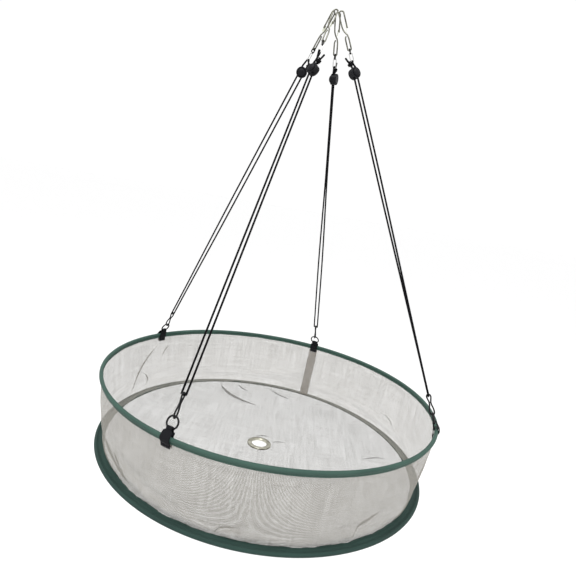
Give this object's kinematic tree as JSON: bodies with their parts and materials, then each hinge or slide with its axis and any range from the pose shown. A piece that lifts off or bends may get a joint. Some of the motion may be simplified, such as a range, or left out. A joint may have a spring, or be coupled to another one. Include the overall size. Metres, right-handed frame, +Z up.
{
  "type": "hanging mesh seed catcher tray",
  "caption": "Round two-hoop mesh tray with a grommeted mesh floor, hung from doubled adjustable cords with cord locks, links and snap hooks that meet at one point above it.",
  "frame": {"origin": "the point that the hooks hang from, on the tray's vertical axis", "axes": "+Z up; the hanger named back is 17.5 degrees from +Y towards +X, and -Y faces the side called front"},
  "size_m": [0.7596, 0.7596, 0.9732],
  "materials": {
    "binding_tape": "dark green woven polyester binding tape",
    "mesh_fabric": "fine light grey polyester mesh, see-through",
    "webbing": "black polypropylene webbing",
    "cord": "black round braided cord",
    "black_plastic": "moulded black plastic",
    "blackened_steel": "black oxide steel wire, slightly glossy",
    "bright_steel": "zinc plated spring wire, warm silver",
    "gate_steel": "pale plated strip",
    "plated_steel": "bright nickel plate",
    "spring_steel": "plain spring steel"
  },
  "bodies": {
    "tray_top": {"top_hoop_wire": "spring_steel", "top_hoop_ferrule": "spring_steel", "top_binding": "binding_tape", "side_mesh": "mesh_fabric", "side_seam_strip": "mesh_fabric", "front_webbing_tab": "webbing", "left_webbing_tab": "webbing", "back_webbing_tab": "webbing", "right_webbing_tab": "webbing"},
    "tray_bottom": {"bottom_hoop_wire": "spring_steel", "bottom_hoop_ferrule": "spring_steel", "bottom_binding": "binding_tape", "floor_mesh": "mesh_fabric", "grommet_eyelet": "plated_steel", "grommet_washer": "plated_steel"},
    "front_ring": {"front_tab_ring": "blackened_steel"},
    "front_lower_link": {"front_lower_link": "blackened_steel"},
    "front_cord": {"front_cord": "cord"},
    "front_lock": {"front_lock_body": "black_plastic", "front_lock_spring": "spring_steel"},
    "front_button": {"front_lock_button": "black_plastic"},
    "front_upper_link": {"front_upper_link": "bright_steel"},
    "front_black_link": {"front_black_link": "blackened_steel"},
    "front_hook": {"front_snap_hook": "bright_steel"},
    "front_gate": {"front_hook_gate": "gate_steel"},
    "left_ring": {"left_tab_ring": "blackened_steel"},
    "left_lower_link": {"left_lower_link": "blackened_steel"},
    "left_cord": {"left_cord": "cord"},
    "left_lock": {"left_lock_body": "black_plastic", "left_lock_spring": "spring_steel"},
    "left_button": {"left_lock_button": "black_plastic"},
    "left_upper_link": {"left_upper_link": "bright_steel"},
    "left_black_link": {"left_black_link": "blackened_steel"},
    "left_hook": {"left_snap_hook": "bright_steel"},
    "left_gate": {"left_hook_gate": "gate_steel"},
    "back_ring": {"back_tab_ring": "blackened_steel"},
    "back_lower_link": {"back_lower_link": "blackened_steel"},
    "back_cord": {"back_cord": "cord"},
    "back_lock": {"back_lock_body": "black_plastic", "back_lock_spring": "spring_steel"},
    "back_button": {"back_lock_button": "black_plastic"},
    "back_upper_link": {"back_upper_link": "bright_steel"},
    "back_black_link": {"back_black_link": "blackened_steel"},
    "back_hook": {"back_snap_hook": "bright_steel"},
    "back_gate": {"back_hook_gate": "gate_steel"},
    "right_ring": {"right_tab_ring": "blackened_steel"},
    "right_lower_link": {"right_lower_link": "blackened_steel"},
    "right_cord": {"right_cord": "cord"},
    "right_lock": {"right_lock_body": "black_plastic", "right_lock_spring": "spring_steel"},
    "right_button": {"right_lock_button": "black_plastic"},
    "right_upper_link": {"right_upper_link": "bright_steel"},
    "right_black_link": {"right_black_link": "blackened_steel"},
    "right_hook": {"right_snap_hook": "bright_steel"},
    "right_gate": {"right_hook_gate": "gate_steel"}
  },
  "joints": [
    {"name": "tray_collapse", "type": "slide", "parent": "tray_top", "child": "tray_bottom", "axis": [0, 0, 1], "range_m": [0, 0.12], "deforming": ["side_mesh", "side_seam_strip"]},
    {"name": "front_ring_swing", "type": "hinge", "parent": "tray_top", "child": "front_ring", "pos_m": [-0.14973, -0.33789, -0.79389], "axis": [0.9143, -0.4051, 0], "range_deg": [0, 75], "stiffness_Nm_per_rad": 0.02, "springref_deg": 114.59},
    {"name": "front_lower_link_swing", "type": "hinge", "parent": "front_ring", "child": "front_lower_link", "pos_m": [-0.14609, -0.32966, -0.77415], "axis": [0.9143, -0.4051, 0], "range_deg": [0, 60], "stiffness_Nm_per_rad": 0.0192, "springref_deg": 114.59},
    {"name": "front_cord_swing", "type": "hinge", "parent": "front_lower_link", "child": "front_cord", "pos_m": [-0.13991, -0.31572, -0.74066], "axis": [0.9143, -0.4051, 0], "range_deg": [0, 60], "stiffness_Nm_per_rad": 0.018, "springref_deg": 114.59},
    {"name": "front_lock_slide", "type": "slide", "parent": "front_cord", "child": "front_lock", "axis": [0.1679, 0.3789, 0.9101], "range_m": [-0.1, 0]},
    {"name": "front_button_press", "type": "slide", "parent": "front_lock", "child": "front_button", "axis": [0.6064, 0.6881, -0.3984], "range_m": [0, 0.0025], "stiffness_N_per_m": 200, "springref_m": -0.005, "deforming": ["front_lock_spring"]},
    {"name": "front_upper_link_swing", "type": "hinge", "parent": "front_cord", "child": "front_upper_link", "pos_m": [-0.02083, -0.04701, -0.09533], "axis": [0.9143, -0.4051, 0], "range_deg": [0, 45]},
    {"name": "front_black_link_swing", "type": "hinge", "parent": "front_upper_link", "child": "front_black_link", "pos_m": [-0.01744, -0.03936, -0.07695], "axis": [0.9143, -0.4051, 0], "range_deg": [0, 45]},
    {"name": "front_hook_swing", "type": "hinge", "parent": "front_black_link", "child": "front_hook", "pos_m": [-0.01663, -0.03754, -0.07258], "axis": [0.9143, -0.4051, 0], "range_deg": [0, 45]},
    {"name": "front_gate_open", "type": "hinge", "parent": "front_hook", "child": "front_gate", "pos_m": [-0.0103, -0.02325, -0.03827], "axis": [-0.3687, -0.832, 0.4145], "range_deg": [0, 20], "stiffness_Nm_per_rad": 0.0005, "springref_deg": -28.65},
    {"name": "left_ring_swing", "type": "hinge", "parent": "tray_top", "child": "left_ring", "pos_m": [-0.31342, 0.19584, -0.79389], "axis": [-0.5299, -0.848, 0], "range_deg": [0, 75], "stiffness_Nm_per_rad": 0.02, "springref_deg": 114.59},
    {"name": "left_lower_link_swing", "type": "hinge", "parent": "left_ring", "child": "left_lower_link", "pos_m": [-0.30579, 0.19108, -0.77415], "axis": [-0.5299, -0.848, 0], "range_deg": [0, 60], "stiffness_Nm_per_rad": 0.0192, "springref_deg": 114.59},
    {"name": "left_cord_swing", "type": "hinge", "parent": "left_lower_link", "child": "left_cord", "pos_m": [-0.29285, 0.183, -0.74066], "axis": [-0.5299, -0.848, 0], "range_deg": [0, 60], "stiffness_Nm_per_rad": 0.018, "springref_deg": 114.59},
    {"name": "left_lock_slide", "type": "slide", "parent": "left_cord", "child": "left_lock", "axis": [0.3515, -0.2196, 0.9101], "range_m": [-0.1, 0]},
    {"name": "left_button_press", "type": "slide", "parent": "left_lock", "child": "left_button", "axis": [0.0404, 0.9747, 0.2196], "range_m": [0, 0.0025], "stiffness_N_per_m": 200, "springref_m": -0.005, "deforming": ["left_lock_spring"]},
    {"name": "left_upper_link_swing", "type": "hinge", "parent": "left_cord", "child": "left_upper_link", "pos_m": [-0.04361, 0.02725, -0.09533], "axis": [-0.5299, -0.848, 0], "range_deg": [0, 45]},
    {"name": "left_black_link_swing", "type": "hinge", "parent": "left_upper_link", "child": "left_black_link", "pos_m": [-0.03651, 0.02281, -0.07695], "axis": [-0.5299, -0.848, 0], "range_deg": [0, 45]},
    {"name": "left_hook_swing", "type": "hinge", "parent": "left_black_link", "child": "left_hook", "pos_m": [-0.03482, 0.02176, -0.07258], "axis": [-0.5299, -0.848, 0], "range_deg": [0, 45]},
    {"name": "left_gate_open", "type": "hinge", "parent": "left_hook", "child": "left_gate", "pos_m": [-0.02157, 0.01348, -0.03827], "axis": [-0.7718, 0.4823, 0.4145], "range_deg": [0, 20], "stiffness_Nm_per_rad": 0.0005, "springref_deg": -28.65},
    {"name": "back_ring_swing", "type": "hinge", "parent": "tray_top", "child": "back_ring", "pos_m": [0.11113, 0.35247, -0.79389], "axis": [-0.9537, 0.3007, 0], "range_deg": [0, 75], "stiffness_Nm_per_rad": 0.02, "springref_deg": 114.59},
    {"name": "back_lower_link_swing", "type": "hinge", "parent": "back_ring", "child": "back_lower_link", "pos_m": [0.10843, 0.34389, -0.77415], "axis": [-0.9537, 0.3007, 0], "range_deg": [0, 60], "stiffness_Nm_per_rad": 0.0192, "springref_deg": 114.59},
    {"name": "back_cord_swing", "type": "hinge", "parent": "back_lower_link", "child": "back_cord", "pos_m": [0.10384, 0.32935, -0.74066], "axis": [-0.9537, 0.3007, 0], "range_deg": [0, 60], "stiffness_Nm_per_rad": 0.018, "springref_deg": 114.59},
    {"name": "back_lock_slide", "type": "slide", "parent": "back_cord", "child": "back_lock", "axis": [-0.1246, -0.3953, 0.9101], "range_m": [-0.1, 0]},
    {"name": "back_button_press", "type": "slide", "parent": "back_lock", "child": "back_button", "axis": [0.9537, -0.3007, 0], "range_m": [0, 0.0025], "stiffness_N_per_m": 200, "springref_m": -0.005, "deforming": ["back_lock_spring"]},
    {"name": "back_upper_link_swing", "type": "hinge", "parent": "back_cord", "child": "back_upper_link", "pos_m": [0.01546, 0.04904, -0.09533], "axis": [-0.9537, 0.3007, 0], "range_deg": [0, 45]},
    {"name": "back_black_link_swing", "type": "hinge", "parent": "back_upper_link", "child": "back_black_link", "pos_m": [0.01294, 0.04106, -0.07695], "axis": [-0.9537, 0.3007, 0], "range_deg": [0, 45]},
    {"name": "back_hook_swing", "type": "hinge", "parent": "back_black_link", "child": "back_hook", "pos_m": [0.01235, 0.03916, -0.07258], "axis": [-0.9537, 0.3007, 0], "range_deg": [0, 45]},
    {"name": "back_gate_open", "type": "hinge", "parent": "back_hook", "child": "back_gate", "pos_m": [0.00765, 0.02425, -0.03827], "axis": [-0.2737, -0.8679, -0.4145], "range_deg": [0, 20], "stiffness_Nm_per_rad": 0.0005, "springref_deg": -28.65},
    {"name": "right_ring_swing", "type": "hinge", "parent": "tray_top", "child": "right_ring", "pos_m": [0.35561, -0.10063, -0.79389], "axis": [0.2723, 0.9622, 0], "range_deg": [0, 75], "stiffness_Nm_per_rad": 0.02, "springref_deg": 114.59},
    {"name": "right_lower_link_swing", "type": "hinge", "parent": "right_ring", "child": "right_lower_link", "pos_m": [0.34696, -0.09818, -0.77415], "axis": [0.2723, 0.9622, 0], "range_deg": [0, 60], "stiffness_Nm_per_rad": 0.0192, "springref_deg": 114.59},
    {"name": "right_cord_swing", "type": "hinge", "parent": "right_lower_link", "child": "right_cord", "pos_m": [0.33228, -0.09403, -0.74066], "axis": [0.2723, 0.9622, 0], "range_deg": [0, 60], "stiffness_Nm_per_rad": 0.018, "springref_deg": 114.59},
    {"name": "right_lock_slide", "type": "slide", "parent": "right_cord", "child": "right_lock", "axis": [-0.3988, 0.1129, 0.9101], "range_m": [-0.1, 0]},
    {"name": "right_button_press", "type": "slide", "parent": "right_lock", "child": "right_button", "axis": [-0.4958, 0.8083, -0.3175], "range_m": [0, 0.0025], "stiffness_N_per_m": 200, "springref_m": -0.005, "deforming": ["right_lock_spring"]},
    {"name": "right_upper_link_swing", "type": "hinge", "parent": "right_cord", "child": "right_upper_link", "pos_m": [0.04828, -0.01366, -0.0926], "axis": [0.2723, 0.9622, 0], "range_deg": [0, 45]},
    {"name": "right_black_link_swing", "type": "hinge", "parent": "right_upper_link", "child": "right_black_link", "pos_m": [0.0423, -0.01197, -0.07895], "axis": [0.2723, 0.9622, 0], "range_deg": [0, 45]},
    {"name": "right_hook_swing", "type": "hinge", "parent": "right_black_link", "child": "right_hook", "pos_m": [0.03835, -0.01085, -0.06994], "axis": [0.2723, 0.9622, 0], "range_deg": [0, 45]},
    {"name": "right_gate_open", "type": "hinge", "parent": "right_hook", "child": "right_gate", "pos_m": [0.02447, -0.00692, -0.03827], "axis": [-0.2723, -0.9622, 0], "range_deg": [0, 20], "stiffness_Nm_per_rad": 0.0005, "springref_deg": -28.65}
  ]
}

Do this → Tally up the lines holding the word "materials" in the data above, and answer with that figure only.

Full response → 2